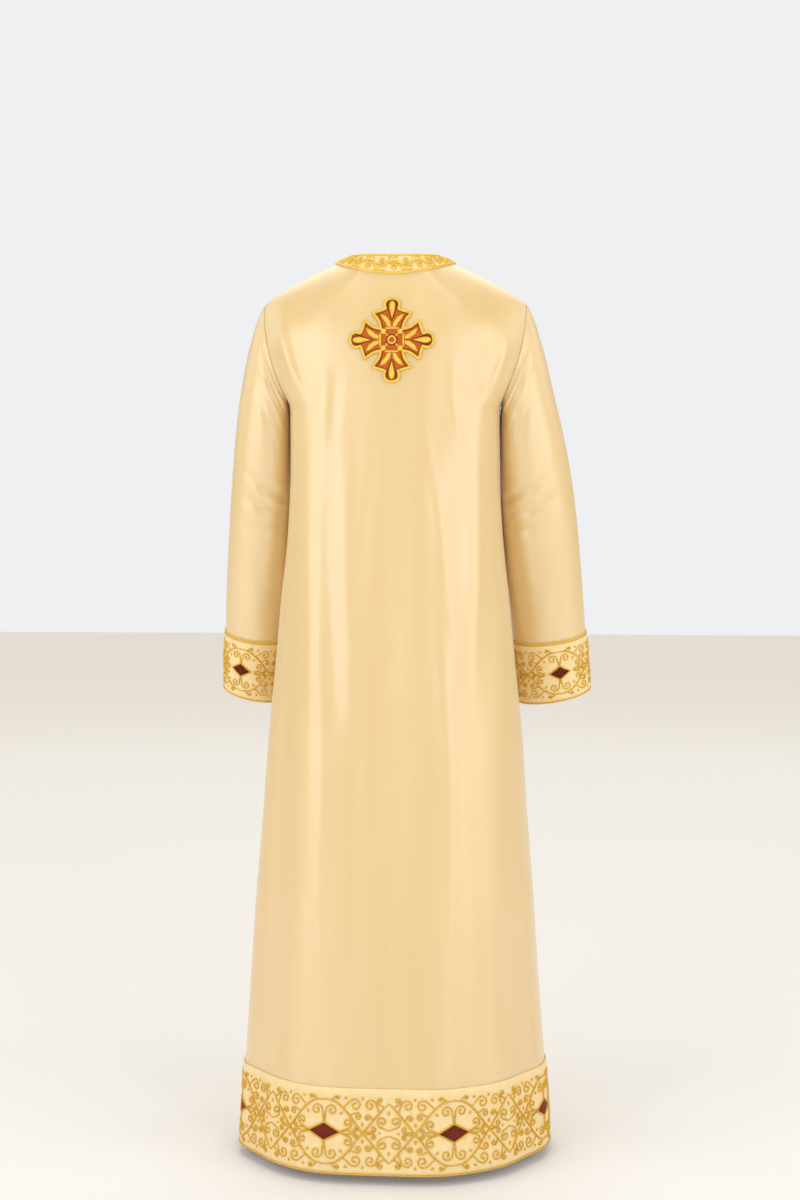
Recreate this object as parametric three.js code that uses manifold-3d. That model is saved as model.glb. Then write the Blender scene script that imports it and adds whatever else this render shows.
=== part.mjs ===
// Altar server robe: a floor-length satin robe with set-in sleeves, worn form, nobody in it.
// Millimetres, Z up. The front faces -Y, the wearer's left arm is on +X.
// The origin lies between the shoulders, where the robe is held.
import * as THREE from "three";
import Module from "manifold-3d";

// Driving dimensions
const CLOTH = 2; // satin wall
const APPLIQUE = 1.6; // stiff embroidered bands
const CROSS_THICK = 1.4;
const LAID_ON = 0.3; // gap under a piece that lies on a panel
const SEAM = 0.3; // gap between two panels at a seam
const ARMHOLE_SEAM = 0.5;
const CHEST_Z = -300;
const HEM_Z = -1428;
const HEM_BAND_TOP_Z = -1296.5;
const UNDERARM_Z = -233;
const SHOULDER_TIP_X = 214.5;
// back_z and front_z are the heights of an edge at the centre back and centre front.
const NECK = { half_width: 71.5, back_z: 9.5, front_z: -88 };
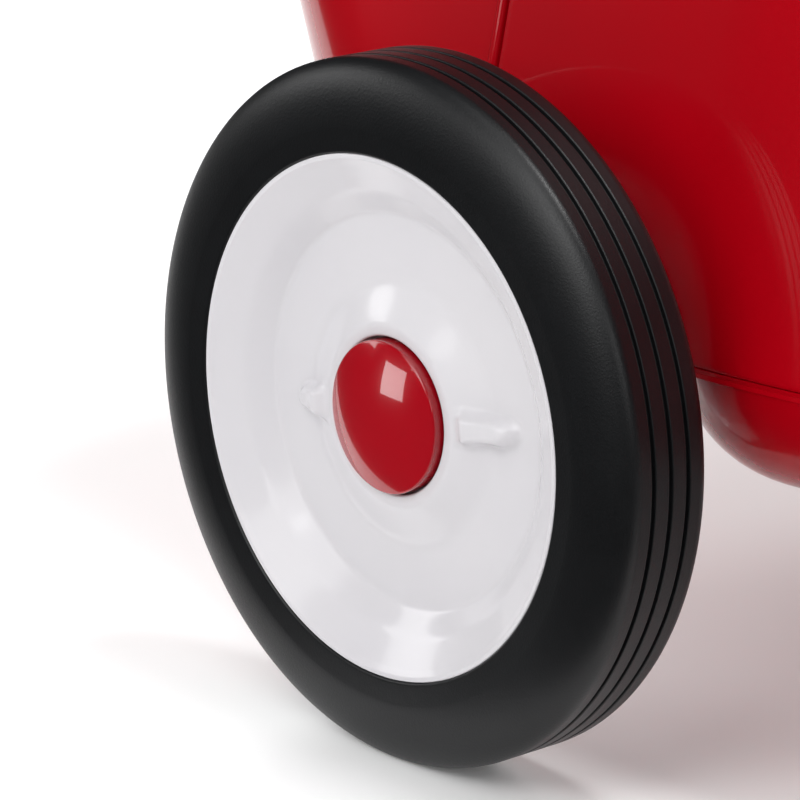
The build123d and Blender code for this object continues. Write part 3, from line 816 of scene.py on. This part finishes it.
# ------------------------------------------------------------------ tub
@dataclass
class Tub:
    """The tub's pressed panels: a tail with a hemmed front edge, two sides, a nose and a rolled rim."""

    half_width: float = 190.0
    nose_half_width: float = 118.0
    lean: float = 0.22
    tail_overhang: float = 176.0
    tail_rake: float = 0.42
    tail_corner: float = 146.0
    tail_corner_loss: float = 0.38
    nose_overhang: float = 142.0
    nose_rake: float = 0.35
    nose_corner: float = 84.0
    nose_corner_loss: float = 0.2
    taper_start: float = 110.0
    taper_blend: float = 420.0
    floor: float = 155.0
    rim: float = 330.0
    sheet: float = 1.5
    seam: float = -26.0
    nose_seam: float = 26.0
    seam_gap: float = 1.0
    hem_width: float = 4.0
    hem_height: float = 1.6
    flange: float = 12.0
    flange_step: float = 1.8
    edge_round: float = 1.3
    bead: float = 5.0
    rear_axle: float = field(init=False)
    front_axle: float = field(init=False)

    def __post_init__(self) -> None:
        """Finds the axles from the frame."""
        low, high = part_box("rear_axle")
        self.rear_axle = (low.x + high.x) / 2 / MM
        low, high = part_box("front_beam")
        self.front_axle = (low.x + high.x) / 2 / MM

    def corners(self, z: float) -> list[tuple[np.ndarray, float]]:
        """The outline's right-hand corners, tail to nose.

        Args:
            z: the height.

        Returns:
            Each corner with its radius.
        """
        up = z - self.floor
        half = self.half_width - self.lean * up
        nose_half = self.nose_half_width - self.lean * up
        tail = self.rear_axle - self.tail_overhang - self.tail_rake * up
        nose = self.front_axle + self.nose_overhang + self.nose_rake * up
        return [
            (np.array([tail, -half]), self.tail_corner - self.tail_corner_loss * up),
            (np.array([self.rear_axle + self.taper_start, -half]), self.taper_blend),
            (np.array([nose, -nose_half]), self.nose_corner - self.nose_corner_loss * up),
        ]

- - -

**Written request:** Find and copy each line above that includes the string "manifold".

**Expected answer:**
Recreate this object as parametric three.js code that uses manifold-3d. That model is saved as model.glb. Then write the Blender scene script that imports it and adds whatever else this render shows.
import Module from "manifold-3d";